Peningkatan harga ini merupakan lanjutan dari pembalikan harga tomat yang terjadi pada Oktober sebesar 0,857 persen. Penyebabnya adalah keengganan petani menanam tomat sayur karena rendahnya harga sebelum permintaan melonjak. Saat itu, Sulut juga mengalami tingkat inflasi tertinggi dibandingkan dengan 81 kota lain di Indonesia, sebesar 1,22 persen. Rerata nasional 0,02 persen.
”Tomat memang dikonsumsi hampir semua rumah tangga di Manado, bahkan Sulut. Para wisatawan juga selalu makan ikan dengan didampingi rica dan tomat. Tapi, kami belum bisa memastikan total kebutuhan warga akan tomat setiap bulan,” kata Ateng.
Ateng juga tidak dapat menyimpulkan pengaruh harga tomat pada kesejahteraan warga Manado. Petani tomat pun, katanya, tidak monokultur, tetapi juga mengembangkan berbagai tanaman lain.
Kendati data menunjukkan lonjakan, harga tomat pada awal Desember sudah mulai menunjukkan penurunan. Rizal Rachman (31), pedagang tomat di Pasar Bersehati Manado, mengatakan, harga tomat sudah turun ke kisaran Rp 12.000 per kg. Tomat-tomat berukuran lebih kecil bahkan dijual Rp 10.000 per kg.

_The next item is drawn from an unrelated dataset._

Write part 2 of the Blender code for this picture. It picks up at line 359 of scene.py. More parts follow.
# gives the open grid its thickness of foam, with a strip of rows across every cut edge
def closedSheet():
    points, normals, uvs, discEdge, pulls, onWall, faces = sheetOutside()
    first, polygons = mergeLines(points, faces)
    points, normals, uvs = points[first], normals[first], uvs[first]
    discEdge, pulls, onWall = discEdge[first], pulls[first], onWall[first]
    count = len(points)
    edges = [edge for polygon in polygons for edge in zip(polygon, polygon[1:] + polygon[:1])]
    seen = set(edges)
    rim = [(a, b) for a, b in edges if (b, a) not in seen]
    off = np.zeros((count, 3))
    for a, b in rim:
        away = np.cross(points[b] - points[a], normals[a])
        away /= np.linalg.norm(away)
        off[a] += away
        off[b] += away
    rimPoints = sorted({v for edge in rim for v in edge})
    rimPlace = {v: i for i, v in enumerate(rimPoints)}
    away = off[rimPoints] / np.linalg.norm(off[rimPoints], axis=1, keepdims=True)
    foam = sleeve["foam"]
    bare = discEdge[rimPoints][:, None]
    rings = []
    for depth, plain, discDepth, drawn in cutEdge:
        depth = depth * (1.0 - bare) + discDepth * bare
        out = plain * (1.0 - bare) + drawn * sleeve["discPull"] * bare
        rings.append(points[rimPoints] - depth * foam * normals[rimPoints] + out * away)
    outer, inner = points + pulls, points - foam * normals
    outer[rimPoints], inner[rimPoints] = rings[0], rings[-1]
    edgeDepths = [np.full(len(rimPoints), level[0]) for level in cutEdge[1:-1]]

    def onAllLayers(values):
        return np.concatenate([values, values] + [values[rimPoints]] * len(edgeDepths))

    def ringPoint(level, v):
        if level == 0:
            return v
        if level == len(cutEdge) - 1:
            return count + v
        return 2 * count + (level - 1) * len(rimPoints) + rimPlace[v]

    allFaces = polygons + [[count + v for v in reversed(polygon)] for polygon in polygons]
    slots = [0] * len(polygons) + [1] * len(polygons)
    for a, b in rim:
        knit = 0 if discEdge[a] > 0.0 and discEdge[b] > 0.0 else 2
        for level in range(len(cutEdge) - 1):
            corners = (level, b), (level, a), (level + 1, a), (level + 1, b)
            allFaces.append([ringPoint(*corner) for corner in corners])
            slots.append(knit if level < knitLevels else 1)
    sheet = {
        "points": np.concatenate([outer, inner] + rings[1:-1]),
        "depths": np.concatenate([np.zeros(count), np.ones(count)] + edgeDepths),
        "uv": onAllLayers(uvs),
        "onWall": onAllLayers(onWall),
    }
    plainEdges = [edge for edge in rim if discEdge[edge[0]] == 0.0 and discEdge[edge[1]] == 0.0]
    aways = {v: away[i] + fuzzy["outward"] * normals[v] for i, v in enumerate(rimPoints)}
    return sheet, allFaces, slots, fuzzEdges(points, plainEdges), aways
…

”Selama ini saya ambil tomat dari petani di Langowan, Sonder, dan Tompaso (Kabupaten Minahasa). Harga belinya Rp 14.000 per kg waktu itu. Tapi, karena sekarang harga sudah turun, saya agak merugi karena harus jual Rp 12.000 per kg,” kata Rizal.
Roy Pano (35), pedagang lainnya, juga menjual tomat-tomat kecil seharga Rp 10.000 per kg. Ia bisa mendapatkan harga beli Rp 7.500 per kg dari petani di Langowan karena tomat tersebut adalah hasil panen baru saat pasokan sudah mulai membanjir pasar.
”Untung cuma Rp 2.500 per kg, tapi uang datang cepat. Selalu ada yang cari tomat,” kata Roy.
Rizal dan Roy memperkirakan harga akan terus naik atau setidaknya bertahan hingga akhir tahun, yakni di kisaran Rp 12.500 per kg seperti tahun lalu. ”Tanggal 22 Desember sampai 5 Januari biasanya harga sangat tinggi,” kata Rizal.
Masyarakat pun tidak menunjukkan keinginan untuk mengurangi konsumsinya. Esther (58), warga Wori, Minahasa Utara, membeli persediaan 1,5 kg tomat untuk sepekan. ”Sehari masak satu kali untuk seharian,” katanya.
Sementara itu, Etok (57), warga Singkil, Manado, membeli 0,5 kilogram tomat untuk memasak rica dan dabu-dabu selama dua hari. ”Harus ada sambal setiap kali makan,” katanya.
Pada akhir 2019, Pemprov Sulut menargetkan tingkat inflasi berada di bawah 3,5 persen. Namun, bawang dan cabai rawit sebagai bahan sambal lainnya terus merundung dengan fluktuasi harga. Ateng mengatakan, hal itu bisa diwujudkan jika pemerintah bisa menekan harga tomat hingga setidaknya 1,5 persen. ”Perlu diingat, penyebab inflasi di Sulut selama ini hanya tomat,” katanya.
Kepala Kantor Bank Indonesia Sulut Arbonas Hutabarat mengatakan, kesuksesan mengendalikan inflasi di Sulut bergantung pada keberhasilan mengendalikan pergerakan harga tomat sayur.
”Tekanan inflasi akan semakin kuat jika harga tomat sayur kembali melampaui tingkat harga yang telah terbentuk saat ini. Tapi, harga tomat ini terbukti berfluktuasi. Pada Februari-April dan Juli-September 2019, tomat menyumbang deflasi, tetapi ada pembalikan harga Mei-Juni dan Oktober-Desember,” katanya.
Untuk mengatasi ini, Kepala Dinas Pertanian Sulut Novly Wowiling telah meminta petani di sentra hortikultura, seperti Modoinding, Minahasa Selatan, dan Tompaso, Minahasa, untuk memprioritaskan pasar lokal. Sementara Kepala Bidang Perdagangan Dalam Negeri Dinas Perindustrian dan Perdagangan Sulut Ronny Erungan juga sudah mencari petani yang mau menjual tomat ke pemerintah dengan harga lebih rendah.